The U.S. has recently accused what it said was an Iranian-backed militia of a Dec. 20 rocket attack on Baghdad’s green zone, in which 21 rockets were fired. No one was injured or killed.

Javad Zarif, Iran’s foreign minister, in a Tweet on Thursday objected to the B-52 flights and wrote: “Intelligence from Iraq indicate plot to FABRICATE pretext for war.”

Meanwhile, there have been strong signals that Iran’s preparations could be linked to revenge for the death of Soleimani earlier this year.

Gen. Hossein Salami spoke at a ceremony at Tehran University commemorating this week’s one-year anniversary of the U.S. drone strike in Baghdad that killed Revolutionary Guard Gen. Qassem Soleimani, who headed the expeditionary Quds Force, on Jan. 3, 2020.

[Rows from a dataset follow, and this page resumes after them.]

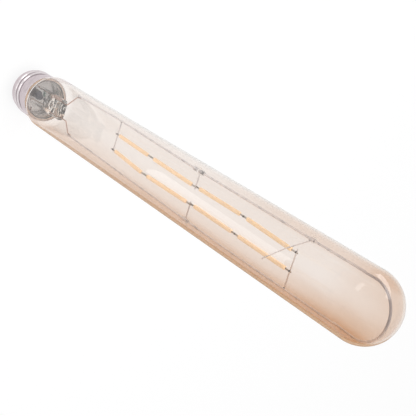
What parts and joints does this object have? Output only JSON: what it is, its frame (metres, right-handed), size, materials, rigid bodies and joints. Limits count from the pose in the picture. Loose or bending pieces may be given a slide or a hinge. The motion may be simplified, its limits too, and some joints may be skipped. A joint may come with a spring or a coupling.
{
  "type": "led filament bulb",
  "caption": "Long tubular glass lamp with a domed end, a screw cap, a bent wire frame on a glass stem and two rows of yellow filaments in series.",
  "frame": {"origin": "middle of the centre contact's end face, on the lamp's axis", "axes": "+Z along the lamp from the contact to the top of the dome; +X from the axis to the long frame wire; +Y away from the side seen in the picture"},
  "size_m": [0.03, 0.03, 0.3],
  "materials": {
    "bulb_glass": "clear and polished, light gold tint",
    "clear_glass": "clear and fire polished",
    "cap_metal": "rolled sheet, satin",
    "cement": "baked, matte",
    "cap_glass": "black glass, gloss",
    "contact_metal": "pressed, satin",
    "board": "pale laminate",
    "capacitor_sleeve": "dark shrink sleeve",
    "chip_plastic": "moulded, matte",
    "resistor_body": "lacquered",
    "frame_metal": "drawn nickel wire, satin",
    "lead_metal": "copper-coated wire",
    "strip_metal": "stamped strip, satin",
    "filament_coat": "yellow silicone, matte"
  },
  "bodies": {
    "root": {"glass_envelope": "bulb_glass", "glass_stem": "clear_glass", "cap_shell": "cap_metal", "basing_cement": "cement", "cap_insulator": "cap_glass", "centre_contact": "contact_metal", "driver_board": "board", "smoothing_capacitor": "capacitor_sleeve", "driver_chip": "chip_plastic", "bridge_rectifier": "chip_plastic", "fuse_resistor": "resistor_body", "live_wire": "lead_metal", "neutral_wire": "lead_metal", "frame_wire_long": "frame_metal", "frame_wire_short": "frame_metal", "lead_wire_long": "lead_metal", "lead_wire_short": "lead_metal", "cross_wire_start": "frame_metal", "cross_wire_end": "frame_metal", "support_wire_a": "frame_metal", "support_wire_b": "frame_metal", "brace_wire": "frame_metal", "bead_joint": "clear_glass", "bead_support": "clear_glass", "bead_brace": "clear_glass", "strip_a1": "strip_metal", "filament_a1": "filament_coat", "strip_a2": "strip_metal", "filament_a2": "filament_coat", "strip_a3": "strip_metal", "filament_a3": "filament_coat", "strip_a4": "strip_metal", "filament_a4": "filament_coat", "strip_b1": "strip_metal", "filament_b1": "filament_coat", "strip_b2": "strip_metal", "filament_b2": "filament_coat", "strip_b3": "strip_metal", "filament_b3": "filament_coat", "strip_b4": "strip_metal", "filament_b4": "filament_coat"}
  },
  "joints": []
}
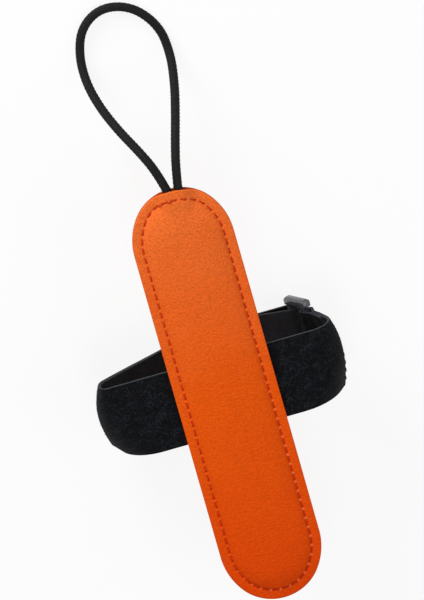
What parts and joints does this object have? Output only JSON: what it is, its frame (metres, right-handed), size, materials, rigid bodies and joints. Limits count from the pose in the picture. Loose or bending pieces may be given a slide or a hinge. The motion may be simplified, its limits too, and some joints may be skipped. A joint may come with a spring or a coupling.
{
  "type": "strap-on padded strip with cord loop",
  "caption": "Long padded leather strip with rounded ends, an elastic cord loop at one end and a hook-and-loop strap ring with a rectangular buckle behind its middle.",
  "frame": {"origin": "on the plane that the strap ring rests on, straight below the middle of the strip", "axes": "+Z out of the strip's padded face, +Y along the strip to the cord loop, +X across it to the buckle"},
  "size_m": [0.1253, 0.3096, 0.0556],
  "materials": {
    "orange_leather": "fine-grained soft sheen",
    "pad_foam": "closed-cell foam",
    "stiffener": "smooth board",
    "orange_thread": "twisted sewing thread",
    "elastic_cord": "braided sheath",
    "loop_tape": "brushed pile outside, plain knit inside",
    "hook_tape": "fine moulded hooks",
    "black_thread": "twisted sewing thread",
    "buckle_plastic": "moulded, polished"
  },
  "bodies": {
    "strip": {"front_panel": "orange_leather", "back_panel": "orange_leather", "foam_pad": "pad_foam", "stiffener_board": "stiffener", "front_seam_thread": "orange_thread", "back_seam_thread": "orange_thread", "cord_tack_thread": "orange_thread", "cord_ends": "elastic_cord", "cord_loop": "elastic_cord", "strap_band": "loop_tape", "strap_box_thread": "black_thread", "hem_thread": "black_thread"},
    "tail": {"strap_tail": "loop_tape", "hook_patch": "hook_tape", "hook_patch_thread": "black_thread"},
    "buckle": {"buckle": "buckle_plastic"}
  },
  "joints": [
    {"name": "tail_peel", "type": "hinge", "parent": "strip", "child": "tail", "pos_m": [0.033, 0, 0], "axis": [0, -1, 0], "range_deg": [0, 150]},
    {"name": "buckle_rock", "type": "hinge", "parent": "strip", "child": "buckle", "pos_m": [0.04922, 0, 0.0154], "axis": [0, 1, 0], "range_deg": [-5, 5]}
  ]
}
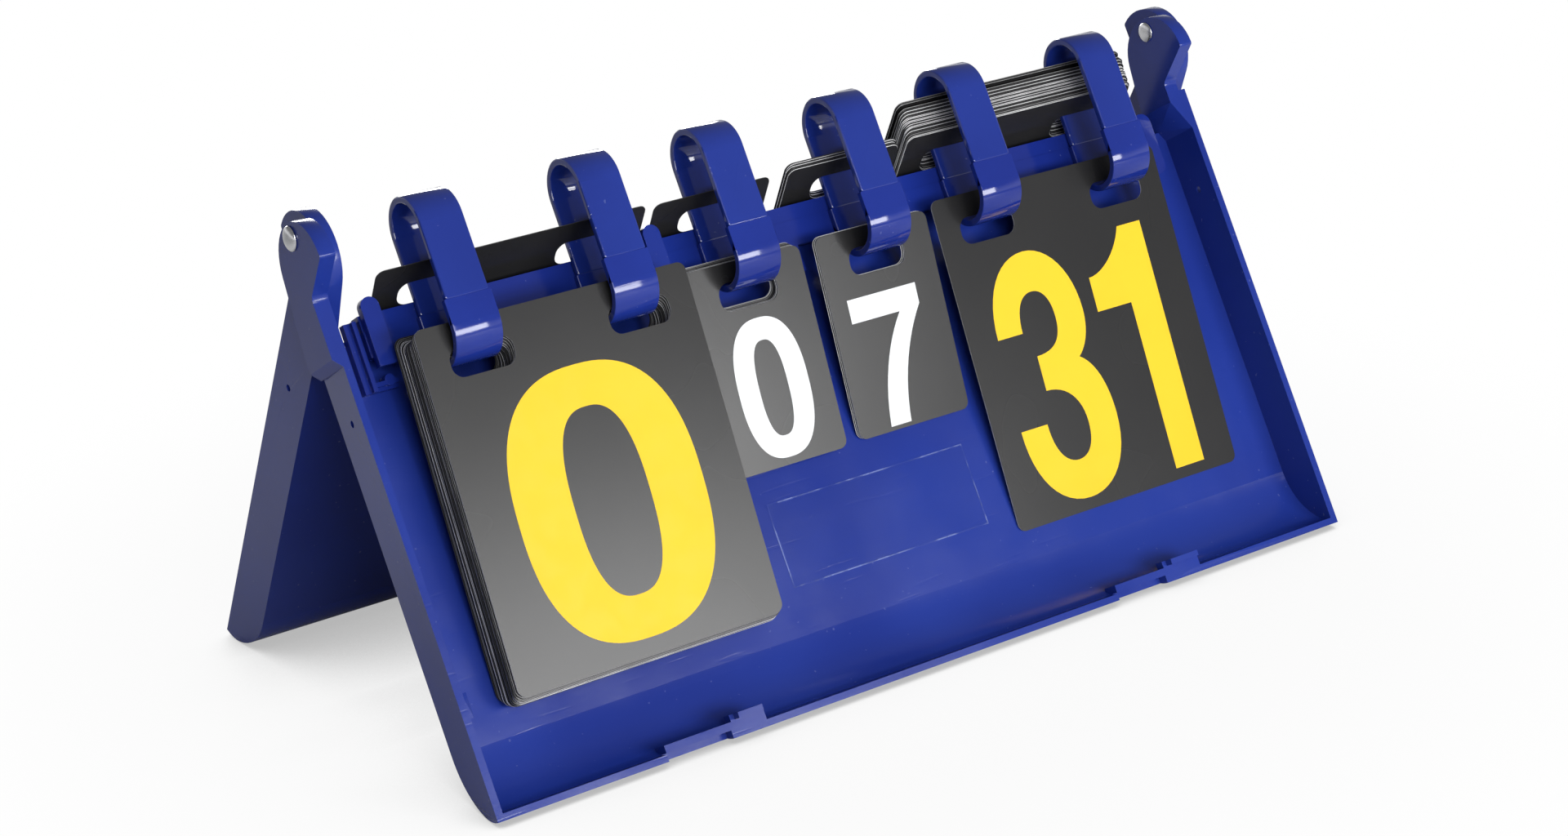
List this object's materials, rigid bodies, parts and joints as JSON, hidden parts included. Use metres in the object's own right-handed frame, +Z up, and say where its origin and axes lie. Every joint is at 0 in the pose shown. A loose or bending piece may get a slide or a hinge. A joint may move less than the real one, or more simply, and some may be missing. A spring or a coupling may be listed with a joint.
{
  "type": "tabletop scoreboard",
  "caption": "Folding tabletop scoreboard: two hinged tray shells stand as an A and carry decks of numbered flip cards on snap rings.",
  "frame": {"origin": "on the surface it stands on, under the middle of the open scoreboard", "axes": "+X along the case to the reader's right, +Z up, the front tray with the read side faces -Y"},
  "size_m": [0.3956, 0.2048, 0.191],
  "materials": {
    "case_blue": "glossy royal-blue injection-moulded plastic",
    "rail_blue": "glossy royal-blue injection-moulded plastic with fine moulding lines",
    "ring_blue": "glossy royal-blue injection-moulded plastic with bright edges",
    "rivet_metal": "smooth bare metal rivet head",
    "clear_film": "clear self-adhesive film, bare",
    "card_stock": "satin charcoal card with pale cut edges and flat printed numbers"
  },
  "bodies": {
    "front_case": {"front_shell": "case_blue", "left_rivet": "rivet_metal", "right_rivet": "rivet_metal", "ring_rail": "rail_blue", "catch": "rail_blue", "ring_hook_1": "rail_blue", "ring_hook_2": "rail_blue", "ring_hook_3": "rail_blue", "ring_hook_4": "rail_blue", "ring_hook_5": "rail_blue", "ring_hook_6": "rail_blue", "ring_arch_1": "ring_blue", "ring_arch_2": "ring_blue", "ring_arch_3": "ring_blue", "ring_arch_4": "ring_blue", "ring_arch_5": "ring_blue", "ring_arch_6": "ring_blue", "clear_label": "clear_film", "left_points_stack": "card_stock", "left_sets_stack": "card_stock", "right_sets_stack": "card_stock"},
    "rear_case": {"rear_shell": "case_blue", "left_points_turned": "card_stock", "left_sets_turned": "card_stock", "right_sets_turned": "card_stock", "right_points_turned": "card_stock"},
    "left_points_card": {"left_points_front_card": "card_stock"},
    "left_sets_card": {"left_sets_front_card": "card_stock"},
    "right_sets_card": {"right_sets_front_card": "card_stock"},
    "right_points_card": {"right_points_front_card": "card_stock"}
  },
  "joints": [
    {"name": "case_fold", "type": "hinge", "parent": "front_case", "child": "rear_case", "pos_m": [0, 0, 0.18384], "axis": [1, 0, 0], "range_deg": [0, 301.16], "deforming": ["left_points_turned", "left_sets_turned", "right_sets_turned", "right_points_turned"]},
    {"name": "left_points_lift", "type": "hinge", "parent": "front_case", "child": "left_points_card", "pos_m": [0, -0.02202, 0.14561], "axis": [1, 0, 0], "range_deg": [-50, 0]},
    {"name": "left_sets_lift", "type": "hinge", "parent": "front_case", "child": "left_sets_card", "pos_m": [0, -0.02202, 0.14561], "axis": [1, 0, 0], "range_deg": [-110, 0]},
    {"name": "right_sets_lift", "type": "hinge", "parent": "front_case", "child": "right_sets_card", "pos_m": [0, -0.02202, 0.14561], "axis": [1, 0, 0], "range_deg": [-116, 0]},
    {"name": "right_points_lift", "type": "hinge", "parent": "front_case", "child": "right_points_card", "pos_m": [0, -0.02202, 0.14561], "axis": [1, 0, 0], "range_deg": [-119, 0]}
  ]
}
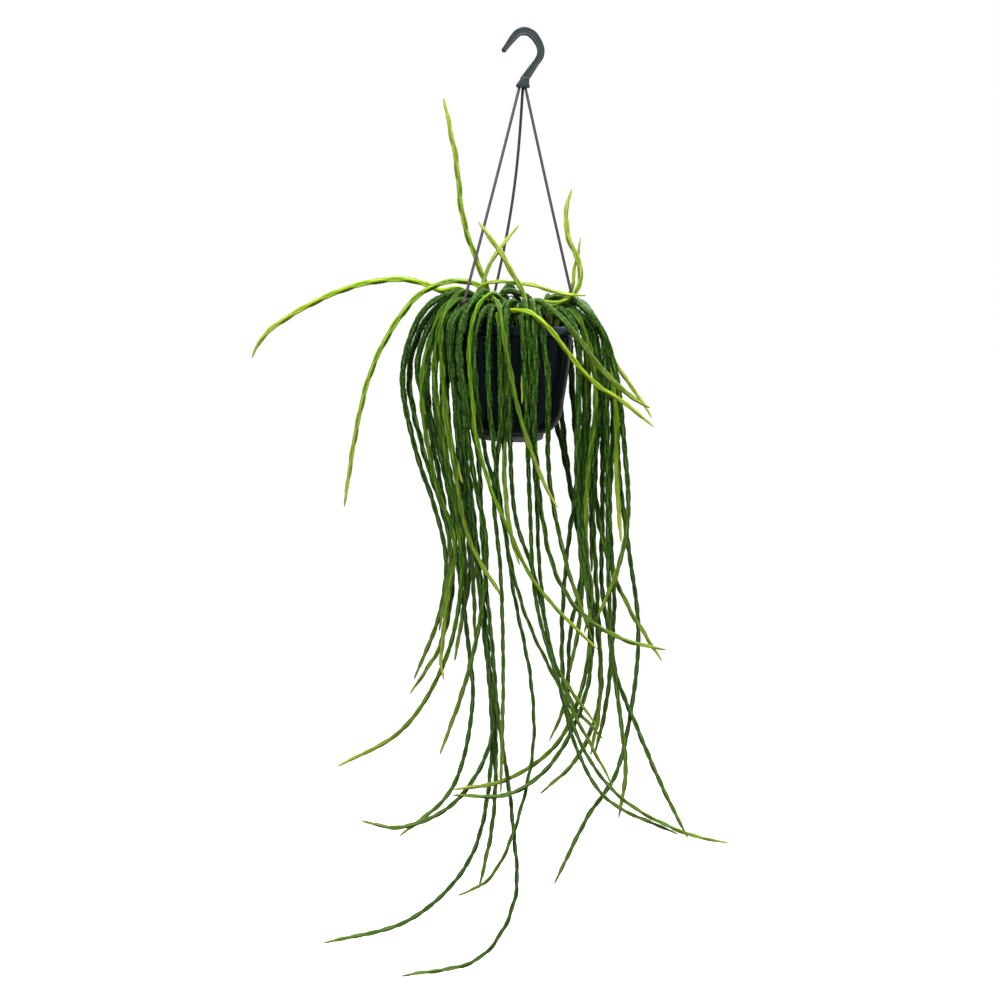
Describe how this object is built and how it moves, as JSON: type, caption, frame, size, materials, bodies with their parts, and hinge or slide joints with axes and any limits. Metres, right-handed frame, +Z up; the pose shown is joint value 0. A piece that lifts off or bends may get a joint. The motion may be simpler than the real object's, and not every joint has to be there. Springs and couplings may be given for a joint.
{
  "type": "potted chain cactus",
  "caption": "Chain cactus with long three-ribbed hanging stems in a dark round plastic hanging pot with a drip saucer, strands and a hook.",
  "frame": {"origin": "inner crest of the hook, where the rod or bracket that carries the plant touches it, on the pot's axis", "axes": "+Z up along the pot's axis, +X to the viewer's right in the front view, +Y away from the viewer"},
  "size_m": [0.603, 0.1923, 1.1602],
  "materials": {
    "pot": "near-black blue moulded plastic, semi-gloss, with paler worn edges",
    "saucer": "mid-grey moulded plastic",
    "soil": "dark damp potting mix of peat, bark and grit",
    "hanger": "grey moulded plastic, satin",
    "strand": "thin grey plastic, satin",
    "stem_deep": "deep green waxy skin with pale specks at the joints",
    "stem_mid": "mid-green waxy skin, yellower to the tip",
    "stem_fresh": "fresh green waxy skin, yellow-green to the tip",
    "stem_bright": "bright yellow-green skin of new growth"
  },
  "bodies": {
    "root": {"hook": "hanger", "strand_right": "strand", "strand_back": "strand", "strand_left": "strand", "pot": "pot", "saucer": "saucer", "soil": "soil", "stem_spike": "stem_fresh", "stem_lean": "stem_fresh", "stem_upright_1": "stem_fresh", "stem_upright_2": "stem_fresh", "stem_upright_3": "stem_fresh", "stem_arch_right": "stem_fresh", "stem_far_left": "stem_bright", "stem_wide_left": "stem_fresh", "stem_reach_1": "stem_bright", "stem_reach_2": "stem_mid", "stem_reach_3": "stem_fresh", "stem_front_1": "stem_bright", "stem_front_2": "stem_fresh", "stem_front_3": "stem_bright", "stem_front_4": "stem_deep", "stem_front_5": "stem_mid", "stem_front_6": "stem_mid", "stem_front_7": "stem_deep", "stem_front_8": "stem_mid", "stem_front_9": "stem_mid", "stem_front_10": "stem_mid", "stem_front_11": "stem_mid", "stem_front_12": "stem_fresh", "stem_left_1": "stem_deep", "stem_left_2": "stem_mid", "stem_left_3": "stem_fresh", "stem_left_4": "stem_fresh", "stem_left_5": "stem_deep", "stem_left_6": "stem_deep", "stem_left_7": "stem_mid", "stem_left_8": "stem_deep", "stem_left_9": "stem_fresh", "stem_left_10": "stem_mid", "stem_left_11": "stem_deep", "stem_left_12": "stem_deep", "stem_left_13": "stem_deep", "stem_left_14": "stem_deep", "stem_left_15": "stem_fresh", "stem_right_1": "stem_fresh", "stem_right_2": "stem_deep", "stem_right_3": "stem_fresh", "stem_right_4": "stem_deep", "stem_right_5": "stem_mid", "stem_right_6": "stem_deep", "stem_right_7": "stem_mid", "stem_right_8": "stem_deep", "stem_right_9": "stem_bright", "stem_right_10": "stem_mid", "stem_right_11": "stem_deep", "stem_right_12": "stem_mid", "stem_back_1": "stem_deep", "stem_back_2": "stem_deep", "stem_back_3": "stem_deep"}
  },
  "joints": []
}
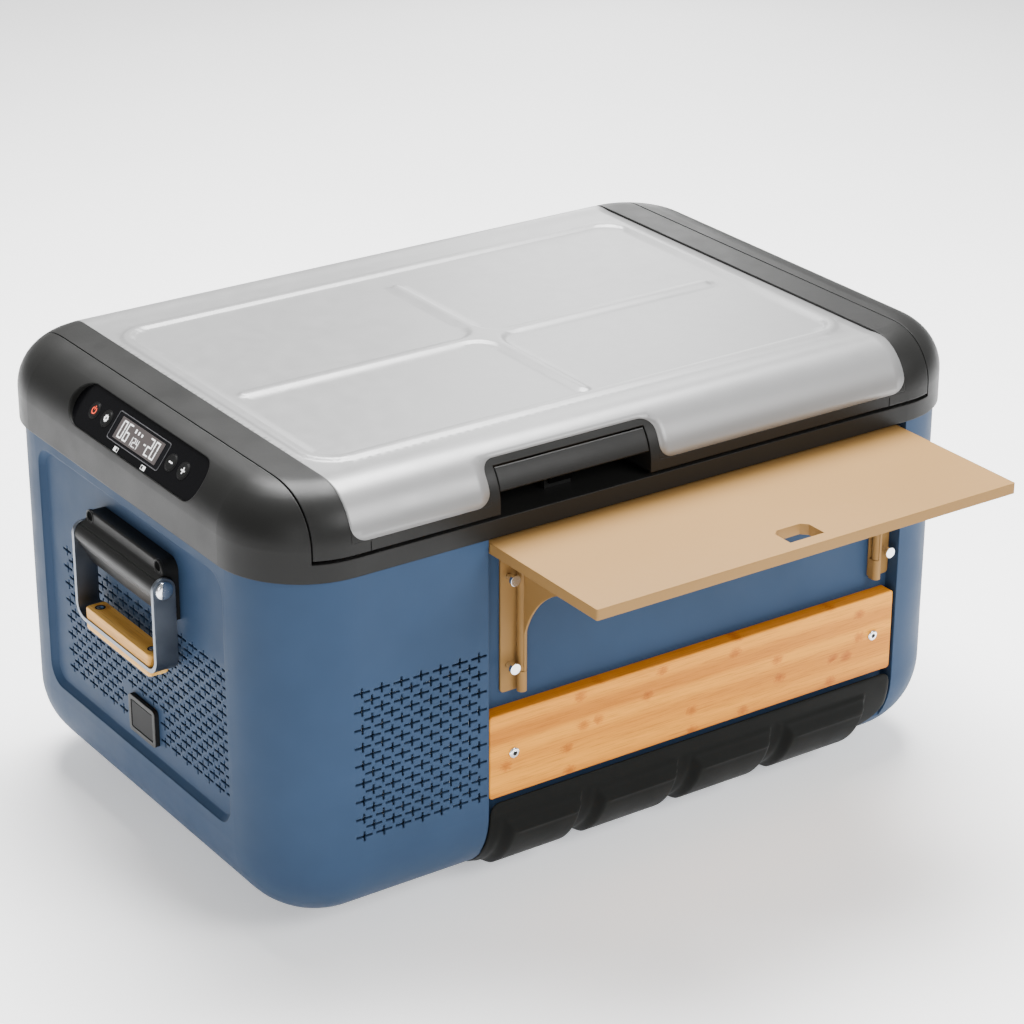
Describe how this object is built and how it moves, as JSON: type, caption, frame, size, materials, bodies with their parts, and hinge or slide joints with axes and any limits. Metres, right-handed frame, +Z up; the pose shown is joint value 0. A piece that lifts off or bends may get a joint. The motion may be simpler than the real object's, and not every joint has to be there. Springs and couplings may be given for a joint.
{
  "type": "compressor cooler fridge",
  "caption": "Insulated chest fridge with a compressor bay, hinged latched lid, end bail handles, control panel and gate-leg side table.",
  "frame": {"origin": "on the floor under the middle of the cabinet, at the centre of the four foot bolts", "axes": "+Z up, +X along the length away from the compressor end, -Y towards the side table"},
  "size_m": [0.7114, 0.599, 0.388],
  "materials": {
    "blue_plastic": "satin",
    "dark_plastic": "satin",
    "sheet_steel": "brushed",
    "grey_liner": "satin",
    "foam": "cellular",
    "copper": "bright",
    "black_paint": "satin",
    "black_rubber": "matte",
    "aluminium": "mill",
    "black_plastic": "matte",
    "circuit_board": "gloss",
    "panel_gloss": "gloss",
    "window": "gloss",
    "brass_contact": "bright",
    "steel_bar": "satin",
    "bamboo": "oiled",
    "chrome": "polished",
    "silver_panel": "satin",
    "beige_metal": "satin"
  },
  "bodies": {
    "cabinet": {"outer_shell": "blue_plastic", "upper_frame": "dark_plastic", "latch_strikes": "dark_plastic", "lid_hinge_pins": "sheet_steel", "inner_liner": "grey_liner", "insulation_foam": "foam", "evaporator_coil": "copper", "bulkhead": "sheet_steel", "base_tray": "sheet_steel", "compressor": "black_paint", "compressor_mounts": "black_rubber", "condenser_coil": "aluminium", "fan_shroud": "black_plastic", "filter_drier": "copper", "drive_board": "circuit_board", "refrigerant_lines": "copper", "control_bezel": "panel_gloss", "display_window": "window", "control_board": "circuit_board", "socket_bezel": "dark_plastic", "power_socket": "black_plastic", "socket_pins": "brass_contact", "left_handle_bracket": "dark_plastic", "right_handle_bracket": "dark_plastic", "bail_pins": "chrome", "bamboo_rail": "bamboo", "case_screws": "chrome", "front_bumper": "dark_plastic", "rubber_feet": "black_rubber", "table_pins": "sheet_steel", "wall_studs": "chrome", "left_wall_plate": "beige_metal", "right_wall_plate": "beige_metal"},
    "lid": {"lid_top_panel": "silver_panel", "lid_left_cap": "dark_plastic", "lid_right_cap": "dark_plastic", "lid_front_rail": "dark_plastic", "lid_rear_rail": "dark_plastic", "lid_liner": "grey_liner", "lid_foam": "foam", "lid_gasket": "black_rubber", "latch_pins": "sheet_steel"},
    "front_latch": {"front_latch_lever": "dark_plastic"},
    "rear_latch": {"rear_latch_lever": "dark_plastic"},
    "left_handle": {"left_bail": "steel_bar", "left_grip": "bamboo", "left_grip_screws": "chrome"},
    "right_handle": {"right_bail": "steel_bar", "right_grip": "bamboo", "right_grip_screws": "chrome"},
    "power_key": {"power_button": "panel_gloss"},
    "mode_key": {"mode_button": "panel_gloss"},
    "minus_key": {"minus_button": "panel_gloss"},
    "plus_key": {"plus_button": "panel_gloss"},
    "inlet_cover": {"socket_cover": "black_rubber"},
    "fan": {"fan_rotor": "black_plastic"},
    "table": {"table_top": "beige_metal", "table_bumpers": "black_rubber"},
    "left_gate": {"left_gusset": "beige_metal"},
    "right_gate": {"right_gusset": "beige_metal"}
  },
  "joints": [
    {"name": "lid_hinge", "type": "hinge", "parent": "cabinet", "child": "lid", "pos_m": [0, 0.2225, 0.347], "axis": [-1, 0, 0], "range_deg": [0, 95]},
    {"name": "front_latch_pull", "type": "hinge", "parent": "lid", "child": "front_latch", "pos_m": [-0.0675, -0.21926, 0.36798], "axis": [-1, 0, 0], "range_deg": [0, 20], "stiffness_Nm_per_rad": 0.4, "springref_deg": -11.46},
    {"name": "rear_latch_pull", "type": "hinge", "parent": "lid", "child": "rear_latch", "pos_m": [-0.0675, 0.21926, 0.36798], "axis": [1, 0, 0], "range_deg": [0, 20], "stiffness_Nm_per_rad": 0.4, "springref_deg": -11.46},
    {"name": "left_handle_swing", "type": "hinge", "parent": "cabinet", "child": "left_handle", "pos_m": [-0.346, -0.011, 0.27], "axis": [0, 1, 0], "range_deg": [0, 90]},
    {"name": "right_handle_swing", "type": "hinge", "parent": "cabinet", "child": "right_handle", "pos_m": [0.346, -0.011, 0.27], "axis": [0, -1, 0], "range_deg": [0, 90]},
    {"name": "power_press", "type": "slide", "parent": "cabinet", "child": "power_key", "axis": [0.7986, 0, -0.6018], "range_m": [0, 0.0008], "stiffness_N_per_m": 600, "springref_m": -0.0004},
    {"name": "mode_press", "type": "slide", "parent": "cabinet", "child": "mode_key", "axis": [0.7986, 0, -0.6018], "range_m": [0, 0.0008], "stiffness_N_per_m": 600, "springref_m": -0.0004},
    {"name": "minus_press", "type": "slide", "parent": "cabinet", "child": "minus_key", "axis": [0.7986, 0, -0.6018], "range_m": [0, 0.0008], "stiffness_N_per_m": 600, "springref_m": -0.0004},
    {"name": "plus_press", "type": "slide", "parent": "cabinet", "child": "plus_key", "axis": [0.7986, 0, -0.6018], "range_m": [0, 0.0008], "stiffness_N_per_m": 600, "springref_m": -0.0004},
    {"name": "inlet_cover_hinge", "type": "hinge", "parent": "cabinet", "child": "inlet_cover", "pos_m": [-0.3335, -0.008, 0.1339], "axis": [0, 1, 0], "range_deg": [0, 95]},
    {"name": "fan_spin", "type": "hinge", "parent": "cabinet", "child": "fan", "pos_m": [-0.215, -0.17, 0.152], "axis": [0, 1, 0], "continuous": true},
    {"name": "table_lift", "type": "hinge", "parent": "cabinet", "child": "table", "pos_m": [0.0567, -0.221, 0.31195], "axis": [-1, 0, 0], "range_deg": [0, 8]},
    {"name": "left_gate_swing", "type": "hinge", "parent": "cabinet", "child": "left_gate", "pos_m": [-0.112, -0.222, 0.242], "axis": [0, 0, 1], "range_deg": [0, 85]},
    {"name": "right_gate_swing", "type": "hinge", "parent": "cabinet", "child": "right_gate", "pos_m": [0.249, -0.222, 0.242], "axis": [0, 0, -1], "range_deg": [0, 85]}
  ]
}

Soleimani’s replacement, Brig. Gen. Esmail Ghaani, said at the ceremony that Iran was not afraid of confronting “powers,” again without naming the U.S.

The head of Iran’s judiciary, Ebrahim Raisi, said all those who had a role in Soleimani’s killing would not be able to “escape law and justice,” even if they were a U.S. president.

Strategic calculations on both sides have been complicated by the political transition in Washington to President-elect Joe Biden’s administration, which may seek new paths in dealing with Iran, and could in turn help re-build Iranian ties with South Korea, on the strategic front as well.